*Given task:* Write out each line beneath this one exactly as it reads.

>> Start Material provided

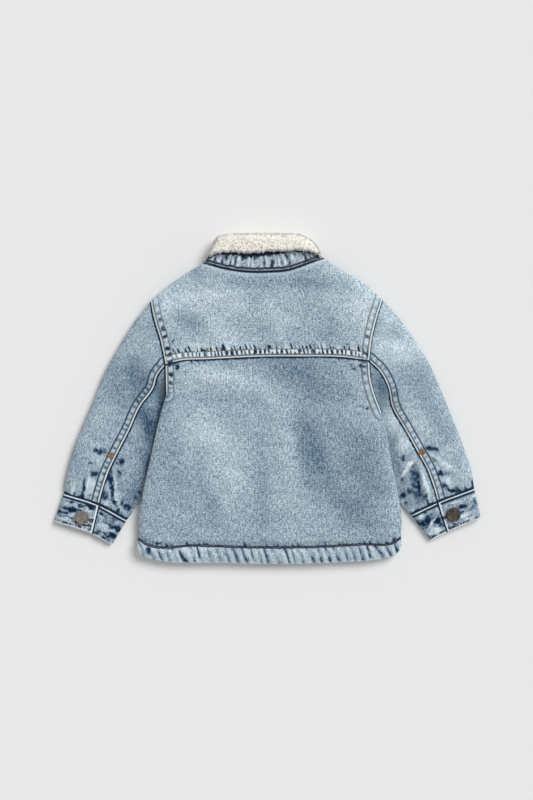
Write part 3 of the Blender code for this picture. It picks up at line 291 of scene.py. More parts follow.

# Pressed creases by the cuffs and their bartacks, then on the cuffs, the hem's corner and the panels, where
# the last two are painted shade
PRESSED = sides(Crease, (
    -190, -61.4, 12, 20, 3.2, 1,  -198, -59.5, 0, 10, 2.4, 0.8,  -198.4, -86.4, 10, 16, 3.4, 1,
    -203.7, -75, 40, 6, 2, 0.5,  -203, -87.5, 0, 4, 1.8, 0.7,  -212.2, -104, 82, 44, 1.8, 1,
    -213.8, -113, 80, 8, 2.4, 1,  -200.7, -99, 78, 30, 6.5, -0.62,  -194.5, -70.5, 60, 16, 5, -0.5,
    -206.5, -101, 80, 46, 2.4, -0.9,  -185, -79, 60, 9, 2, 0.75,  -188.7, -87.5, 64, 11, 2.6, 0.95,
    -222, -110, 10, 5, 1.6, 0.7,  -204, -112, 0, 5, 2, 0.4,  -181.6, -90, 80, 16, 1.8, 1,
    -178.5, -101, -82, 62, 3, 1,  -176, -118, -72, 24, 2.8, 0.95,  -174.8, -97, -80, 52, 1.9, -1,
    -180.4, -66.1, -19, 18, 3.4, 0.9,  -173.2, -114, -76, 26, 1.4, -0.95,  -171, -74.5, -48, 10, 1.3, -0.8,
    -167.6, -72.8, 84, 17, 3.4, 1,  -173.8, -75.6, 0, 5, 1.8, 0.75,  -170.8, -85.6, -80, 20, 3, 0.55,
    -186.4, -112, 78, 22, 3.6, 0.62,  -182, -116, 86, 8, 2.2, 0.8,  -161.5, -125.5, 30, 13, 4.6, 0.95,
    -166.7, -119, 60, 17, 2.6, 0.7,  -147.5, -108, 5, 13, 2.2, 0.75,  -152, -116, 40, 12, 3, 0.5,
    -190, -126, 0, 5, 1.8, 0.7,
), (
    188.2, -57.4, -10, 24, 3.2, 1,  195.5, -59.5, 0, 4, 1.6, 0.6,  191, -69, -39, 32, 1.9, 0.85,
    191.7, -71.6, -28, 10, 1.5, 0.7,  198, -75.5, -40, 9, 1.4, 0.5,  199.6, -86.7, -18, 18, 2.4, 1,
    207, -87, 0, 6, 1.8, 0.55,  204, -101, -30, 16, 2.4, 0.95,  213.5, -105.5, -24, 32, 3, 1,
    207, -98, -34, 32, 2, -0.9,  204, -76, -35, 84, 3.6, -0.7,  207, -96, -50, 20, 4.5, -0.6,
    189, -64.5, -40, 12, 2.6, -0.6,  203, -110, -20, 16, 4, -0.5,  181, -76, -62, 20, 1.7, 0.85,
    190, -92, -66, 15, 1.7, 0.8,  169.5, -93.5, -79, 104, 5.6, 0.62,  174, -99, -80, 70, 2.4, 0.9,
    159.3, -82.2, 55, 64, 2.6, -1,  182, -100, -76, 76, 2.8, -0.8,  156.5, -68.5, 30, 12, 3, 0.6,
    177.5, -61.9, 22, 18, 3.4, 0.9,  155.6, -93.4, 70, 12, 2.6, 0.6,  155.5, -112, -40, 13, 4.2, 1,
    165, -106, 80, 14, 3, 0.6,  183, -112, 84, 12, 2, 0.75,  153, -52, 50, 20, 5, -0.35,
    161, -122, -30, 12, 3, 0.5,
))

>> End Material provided

*Answer to the exercise:*
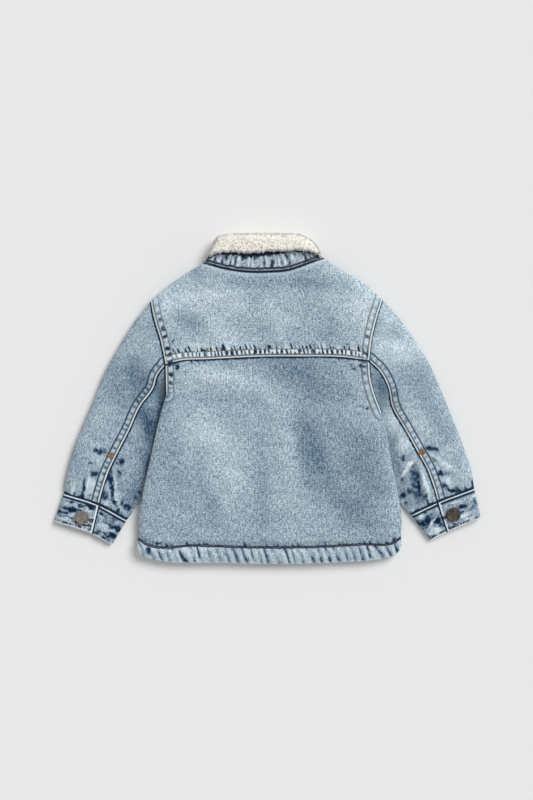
Write part 3 of the Blender code for this picture. It picks up at line 291 of scene.py. More parts follow.

# Pressed creases by the cuffs and their bartacks, then on the cuffs, the hem's corner and the panels, where
# the last two are painted shade
PRESSED = sides(Crease, (
    -190, -61.4, 12, 20, 3.2, 1,  -198, -59.5, 0, 10, 2.4, 0.8,  -198.4, -86.4, 10, 16, 3.4, 1,
    -203.7, -75, 40, 6, 2, 0.5,  -203, -87.5, 0, 4, 1.8, 0.7,  -212.2, -104, 82, 44, 1.8, 1,
    -213.8, -113, 80, 8, 2.4, 1,  -200.7, -99, 78, 30, 6.5, -0.62,  -194.5, -70.5, 60, 16, 5, -0.5,
    -206.5, -101, 80, 46, 2.4, -0.9,  -185, -79, 60, 9, 2, 0.75,  -188.7, -87.5, 64, 11, 2.6, 0.95,
    -222, -110, 10, 5, 1.6, 0.7,  -204, -112, 0, 5, 2, 0.4,  -181.6, -90, 80, 16, 1.8, 1,
    -178.5, -101, -82, 62, 3, 1,  -176, -118, -72, 24, 2.8, 0.95,  -174.8, -97, -80, 52, 1.9, -1,
    -180.4, -66.1, -19, 18, 3.4, 0.9,  -173.2, -114, -76, 26, 1.4, -0.95,  -171, -74.5, -48, 10, 1.3, -0.8,
    -167.6, -72.8, 84, 17, 3.4, 1,  -173.8, -75.6, 0, 5, 1.8, 0.75,  -170.8, -85.6, -80, 20, 3, 0.55,
    -186.4, -112, 78, 22, 3.6, 0.62,  -182, -116, 86, 8, 2.2, 0.8,  -161.5, -125.5, 30, 13, 4.6, 0.95,
    -166.7, -119, 60, 17, 2.6, 0.7,  -147.5, -108, 5, 13, 2.2, 0.75,  -152, -116, 40, 12, 3, 0.5,
    -190, -126, 0, 5, 1.8, 0.7,
), (
    188.2, -57.4, -10, 24, 3.2, 1,  195.5, -59.5, 0, 4, 1.6, 0.6,  191, -69, -39, 32, 1.9, 0.85,
    191.7, -71.6, -28, 10, 1.5, 0.7,  198, -75.5, -40, 9, 1.4, 0.5,  199.6, -86.7, -18, 18, 2.4, 1,
    207, -87, 0, 6, 1.8, 0.55,  204, -101, -30, 16, 2.4, 0.95,  213.5, -105.5, -24, 32, 3, 1,
    207, -98, -34, 32, 2, -0.9,  204, -76, -35, 84, 3.6, -0.7,  207, -96, -50, 20, 4.5, -0.6,
    189, -64.5, -40, 12, 2.6, -0.6,  203, -110, -20, 16, 4, -0.5,  181, -76, -62, 20, 1.7, 0.85,
    190, -92, -66, 15, 1.7, 0.8,  169.5, -93.5, -79, 104, 5.6, 0.62,  174, -99, -80, 70, 2.4, 0.9,
    159.3, -82.2, 55, 64, 2.6, -1,  182, -100, -76, 76, 2.8, -0.8,  156.5, -68.5, 30, 12, 3, 0.6,
    177.5, -61.9, 22, 18, 3.4, 0.9,  155.6, -93.4, 70, 12, 2.6, 0.6,  155.5, -112, -40, 13, 4.2, 1,
    165, -106, 80, 14, 3, 0.6,  183, -112, 84, 12, 2, 0.75,  153, -52, 50, 20, 5, -0.35,
    161, -122, -30, 12, 3, 0.5,
))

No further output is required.